__SOURCE EXCERPT__:
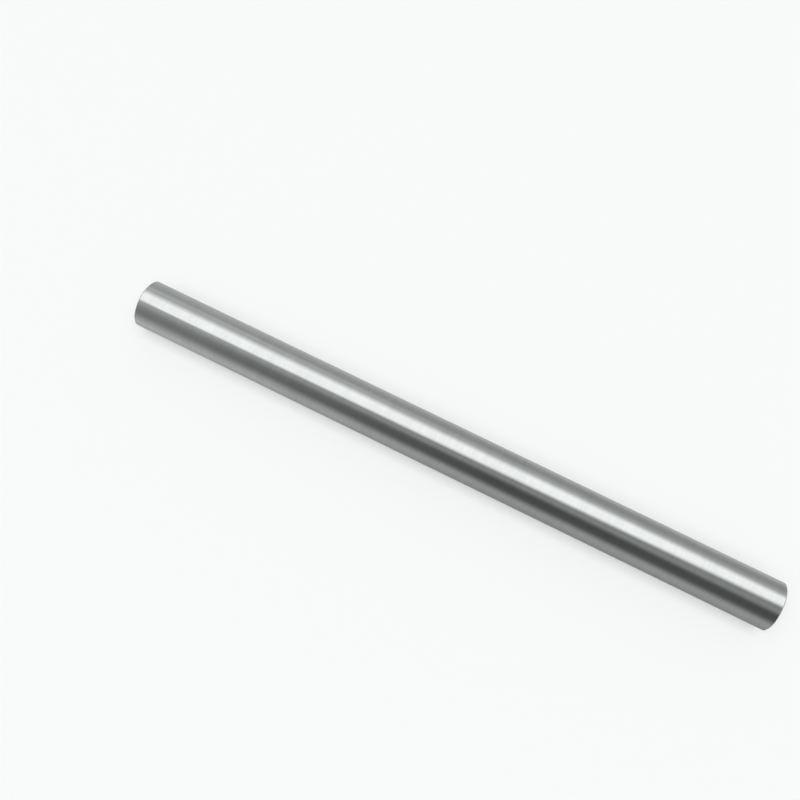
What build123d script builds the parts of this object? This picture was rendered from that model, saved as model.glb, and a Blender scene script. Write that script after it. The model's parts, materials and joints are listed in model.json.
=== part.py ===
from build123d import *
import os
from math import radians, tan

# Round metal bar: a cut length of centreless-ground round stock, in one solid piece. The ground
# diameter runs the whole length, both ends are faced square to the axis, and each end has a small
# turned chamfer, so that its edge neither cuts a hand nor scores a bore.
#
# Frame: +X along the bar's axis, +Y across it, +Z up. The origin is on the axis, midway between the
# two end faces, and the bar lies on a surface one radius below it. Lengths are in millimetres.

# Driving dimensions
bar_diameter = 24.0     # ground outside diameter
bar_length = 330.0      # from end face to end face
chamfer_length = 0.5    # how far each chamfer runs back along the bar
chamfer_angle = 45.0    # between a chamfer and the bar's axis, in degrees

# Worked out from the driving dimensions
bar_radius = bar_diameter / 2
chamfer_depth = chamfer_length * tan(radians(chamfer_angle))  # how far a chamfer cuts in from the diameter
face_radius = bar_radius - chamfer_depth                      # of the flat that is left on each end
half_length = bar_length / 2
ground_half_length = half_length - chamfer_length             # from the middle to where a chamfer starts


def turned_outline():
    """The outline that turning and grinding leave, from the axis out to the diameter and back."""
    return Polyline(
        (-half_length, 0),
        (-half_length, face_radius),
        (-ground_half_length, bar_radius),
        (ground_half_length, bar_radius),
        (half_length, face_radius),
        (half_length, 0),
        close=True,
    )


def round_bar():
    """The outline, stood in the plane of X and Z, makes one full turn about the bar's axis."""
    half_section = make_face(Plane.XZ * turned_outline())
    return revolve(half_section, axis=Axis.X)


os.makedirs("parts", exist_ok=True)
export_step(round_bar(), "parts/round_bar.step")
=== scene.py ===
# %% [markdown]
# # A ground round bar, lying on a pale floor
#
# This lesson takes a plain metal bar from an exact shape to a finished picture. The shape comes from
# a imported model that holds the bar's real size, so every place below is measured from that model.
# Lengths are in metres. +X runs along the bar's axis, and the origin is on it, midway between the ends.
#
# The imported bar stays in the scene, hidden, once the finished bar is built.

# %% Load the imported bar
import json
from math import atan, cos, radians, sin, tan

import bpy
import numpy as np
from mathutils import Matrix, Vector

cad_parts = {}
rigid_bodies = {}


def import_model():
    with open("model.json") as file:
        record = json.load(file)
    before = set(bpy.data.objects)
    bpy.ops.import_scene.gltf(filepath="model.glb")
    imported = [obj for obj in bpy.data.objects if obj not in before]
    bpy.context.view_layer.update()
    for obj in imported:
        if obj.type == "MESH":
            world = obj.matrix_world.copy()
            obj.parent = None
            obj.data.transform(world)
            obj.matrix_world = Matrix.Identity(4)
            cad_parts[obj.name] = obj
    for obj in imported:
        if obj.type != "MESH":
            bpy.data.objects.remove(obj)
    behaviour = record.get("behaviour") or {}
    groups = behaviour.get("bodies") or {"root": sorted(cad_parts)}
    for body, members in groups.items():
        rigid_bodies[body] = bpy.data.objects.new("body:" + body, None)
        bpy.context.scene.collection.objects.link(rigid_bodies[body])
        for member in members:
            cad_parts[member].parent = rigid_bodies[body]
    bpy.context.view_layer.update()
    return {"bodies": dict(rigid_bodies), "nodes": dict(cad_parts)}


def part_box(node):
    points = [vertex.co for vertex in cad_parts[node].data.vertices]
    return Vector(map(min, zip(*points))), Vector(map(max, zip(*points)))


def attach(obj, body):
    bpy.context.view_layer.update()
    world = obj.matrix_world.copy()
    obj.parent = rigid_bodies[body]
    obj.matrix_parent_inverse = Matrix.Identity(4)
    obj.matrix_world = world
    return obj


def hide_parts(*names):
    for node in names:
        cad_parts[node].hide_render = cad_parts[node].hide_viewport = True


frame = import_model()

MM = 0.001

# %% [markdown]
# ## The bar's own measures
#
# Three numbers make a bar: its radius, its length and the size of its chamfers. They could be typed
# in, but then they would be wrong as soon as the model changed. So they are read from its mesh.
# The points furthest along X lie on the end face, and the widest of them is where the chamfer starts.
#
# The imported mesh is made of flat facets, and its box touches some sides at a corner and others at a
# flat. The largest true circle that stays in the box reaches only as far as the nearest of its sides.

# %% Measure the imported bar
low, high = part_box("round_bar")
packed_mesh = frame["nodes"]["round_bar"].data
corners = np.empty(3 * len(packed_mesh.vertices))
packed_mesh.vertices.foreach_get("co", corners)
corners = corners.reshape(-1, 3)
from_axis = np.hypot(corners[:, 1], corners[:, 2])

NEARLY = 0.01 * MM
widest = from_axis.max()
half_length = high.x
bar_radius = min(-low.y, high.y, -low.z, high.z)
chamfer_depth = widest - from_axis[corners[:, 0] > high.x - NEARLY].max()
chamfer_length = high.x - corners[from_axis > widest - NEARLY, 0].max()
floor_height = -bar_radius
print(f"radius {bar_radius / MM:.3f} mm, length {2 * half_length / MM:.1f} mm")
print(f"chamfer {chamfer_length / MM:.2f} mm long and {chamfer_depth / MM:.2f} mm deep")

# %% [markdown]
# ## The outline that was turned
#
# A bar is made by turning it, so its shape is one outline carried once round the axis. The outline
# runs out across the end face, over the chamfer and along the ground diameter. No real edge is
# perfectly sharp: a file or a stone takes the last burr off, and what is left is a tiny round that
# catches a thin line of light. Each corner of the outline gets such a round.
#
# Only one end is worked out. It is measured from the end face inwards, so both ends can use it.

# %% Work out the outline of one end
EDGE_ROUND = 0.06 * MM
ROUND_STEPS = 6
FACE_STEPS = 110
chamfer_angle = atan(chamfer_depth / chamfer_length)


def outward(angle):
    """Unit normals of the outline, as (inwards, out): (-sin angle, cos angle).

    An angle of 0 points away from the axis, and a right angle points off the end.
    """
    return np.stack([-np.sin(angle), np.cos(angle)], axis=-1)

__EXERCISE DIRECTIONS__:
From the data above, extract every line in its exact form.

__FULL OUTPUT__:
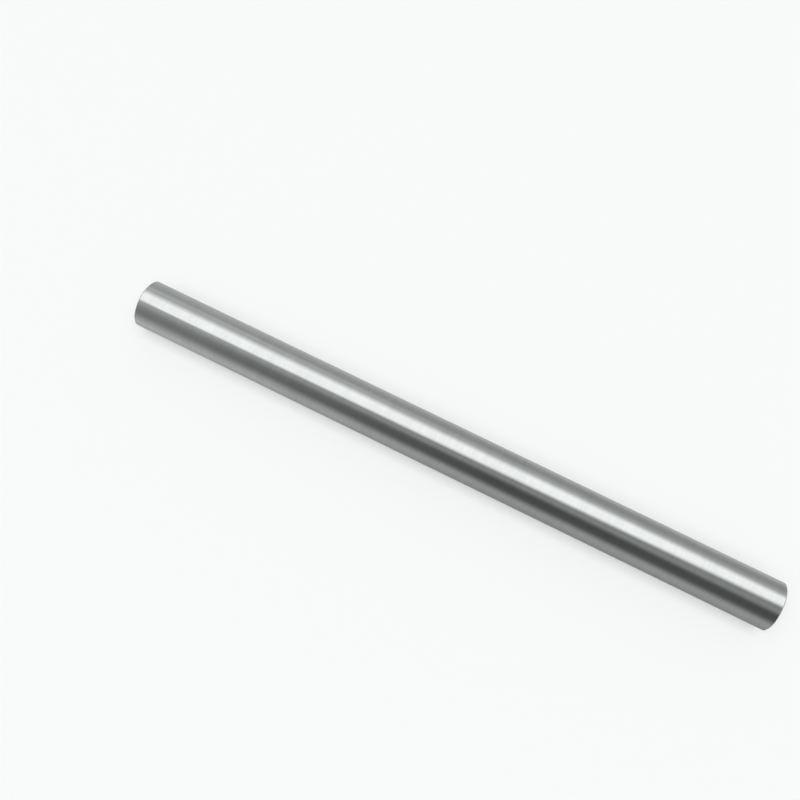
What build123d script builds the parts of this object? This picture was rendered from that model, saved as model.glb, and a Blender scene script. Write that script after it. The model's parts, materials and joints are listed in model.json.
=== part.py ===
from build123d import *
import os
from math import radians, tan

# Round metal bar: a cut length of centreless-ground round stock, in one solid piece. The ground
# diameter runs the whole length, both ends are faced square to the axis, and each end has a small
# turned chamfer, so that its edge neither cuts a hand nor scores a bore.
#
# Frame: +X along the bar's axis, +Y across it, +Z up. The origin is on the axis, midway between the
# two end faces, and the bar lies on a surface one radius below it. Lengths are in millimetres.

# Driving dimensions
bar_diameter = 24.0     # ground outside diameter
bar_length = 330.0      # from end face to end face
chamfer_length = 0.5    # how far each chamfer runs back along the bar
chamfer_angle = 45.0    # between a chamfer and the bar's axis, in degrees

# Worked out from the driving dimensions
bar_radius = bar_diameter / 2
chamfer_depth = chamfer_length * tan(radians(chamfer_angle))  # how far a chamfer cuts in from the diameter
face_radius = bar_radius - chamfer_depth                      # of the flat that is left on each end
half_length = bar_length / 2
ground_half_length = half_length - chamfer_length             # from the middle to where a chamfer starts


def turned_outline():
    """The outline that turning and grinding leave, from the axis out to the diameter and back."""
    return Polyline(
        (-half_length, 0),
        (-half_length, face_radius),
        (-ground_half_length, bar_radius),
        (ground_half_length, bar_radius),
        (half_length, face_radius),
        (half_length, 0),
        close=True,
    )


def round_bar():
    """The outline, stood in the plane of X and Z, makes one full turn about the bar's axis."""
    half_section = make_face(Plane.XZ * turned_outline())
    return revolve(half_section, axis=Axis.X)


os.makedirs("parts", exist_ok=True)
export_step(round_bar(), "parts/round_bar.step")
=== scene.py ===
# %% [markdown]
# # A ground round bar, lying on a pale floor
#
# This lesson takes a plain metal bar from an exact shape to a finished picture. The shape comes from
# a imported model that holds the bar's real size, so every place below is measured from that model.
# Lengths are in metres. +X runs along the bar's axis, and the origin is on it, midway between the ends.
#
# The imported bar stays in the scene, hidden, once the finished bar is built.

# %% Load the imported bar
import json
from math import atan, cos, radians, sin, tan

import bpy
import numpy as np
from mathutils import Matrix, Vector

cad_parts = {}
rigid_bodies = {}


def import_model():
    with open("model.json") as file:
        record = json.load(file)
    before = set(bpy.data.objects)
    bpy.ops.import_scene.gltf(filepath="model.glb")
    imported = [obj for obj in bpy.data.objects if obj not in before]
    bpy.context.view_layer.update()
    for obj in imported:
        if obj.type == "MESH":
            world = obj.matrix_world.copy()
            obj.parent = None
            obj.data.transform(world)
            obj.matrix_world = Matrix.Identity(4)
            cad_parts[obj.name] = obj
    for obj in imported:
        if obj.type != "MESH":
            bpy.data.objects.remove(obj)
    behaviour = record.get("behaviour") or {}
    groups = behaviour.get("bodies") or {"root": sorted(cad_parts)}
    for body, members in groups.items():
        rigid_bodies[body] = bpy.data.objects.new("body:" + body, None)
        bpy.context.scene.collection.objects.link(rigid_bodies[body])
        for member in members:
            cad_parts[member].parent = rigid_bodies[body]
    bpy.context.view_layer.update()
    return {"bodies": dict(rigid_bodies), "nodes": dict(cad_parts)}


def part_box(node):
    points = [vertex.co for vertex in cad_parts[node].data.vertices]
    return Vector(map(min, zip(*points))), Vector(map(max, zip(*points)))


def attach(obj, body):
    bpy.context.view_layer.update()
    world = obj.matrix_world.copy()
    obj.parent = rigid_bodies[body]
    obj.matrix_parent_inverse = Matrix.Identity(4)
    obj.matrix_world = world
    return obj


def hide_parts(*names):
    for node in names:
        cad_parts[node].hide_render = cad_parts[node].hide_viewport = True


frame = import_model()

MM = 0.001

# %% [markdown]
# ## The bar's own measures
#
# Three numbers make a bar: its radius, its length and the size of its chamfers. They could be typed
# in, but then they would be wrong as soon as the model changed. So they are read from its mesh.
# The points furthest along X lie on the end face, and the widest of them is where the chamfer starts.
#
# The imported mesh is made of flat facets, and its box touches some sides at a corner and others at a
# flat. The largest true circle that stays in the box reaches only as far as the nearest of its sides.

# %% Measure the imported bar
low, high = part_box("round_bar")
packed_mesh = frame["nodes"]["round_bar"].data
corners = np.empty(3 * len(packed_mesh.vertices))
packed_mesh.vertices.foreach_get("co", corners)
corners = corners.reshape(-1, 3)
from_axis = np.hypot(corners[:, 1], corners[:, 2])

NEARLY = 0.01 * MM
widest = from_axis.max()
half_length = high.x
bar_radius = min(-low.y, high.y, -low.z, high.z)
chamfer_depth = widest - from_axis[corners[:, 0] > high.x - NEARLY].max()
chamfer_length = high.x - corners[from_axis > widest - NEARLY, 0].max()
floor_height = -bar_radius
print(f"radius {bar_radius / MM:.3f} mm, length {2 * half_length / MM:.1f} mm")
print(f"chamfer {chamfer_length / MM:.2f} mm long and {chamfer_depth / MM:.2f} mm deep")

# %% [markdown]
# ## The outline that was turned
#
# A bar is made by turning it, so its shape is one outline carried once round the axis. The outline
# runs out across the end face, over the chamfer and along the ground diameter. No real edge is
# perfectly sharp: a file or a stone takes the last burr off, and what is left is a tiny round that
# catches a thin line of light. Each corner of the outline gets such a round.
#
# Only one end is worked out. It is measured from the end face inwards, so both ends can use it.

# %% Work out the outline of one end
EDGE_ROUND = 0.06 * MM
ROUND_STEPS = 6
FACE_STEPS = 110
chamfer_angle = atan(chamfer_depth / chamfer_length)


def outward(angle):
    """Unit normals of the outline, as (inwards, out): (-sin angle, cos angle).

    An angle of 0 points away from the axis, and a right angle points off the end.
    """
    return np.stack([-np.sin(angle), np.cos(angle)], axis=-1)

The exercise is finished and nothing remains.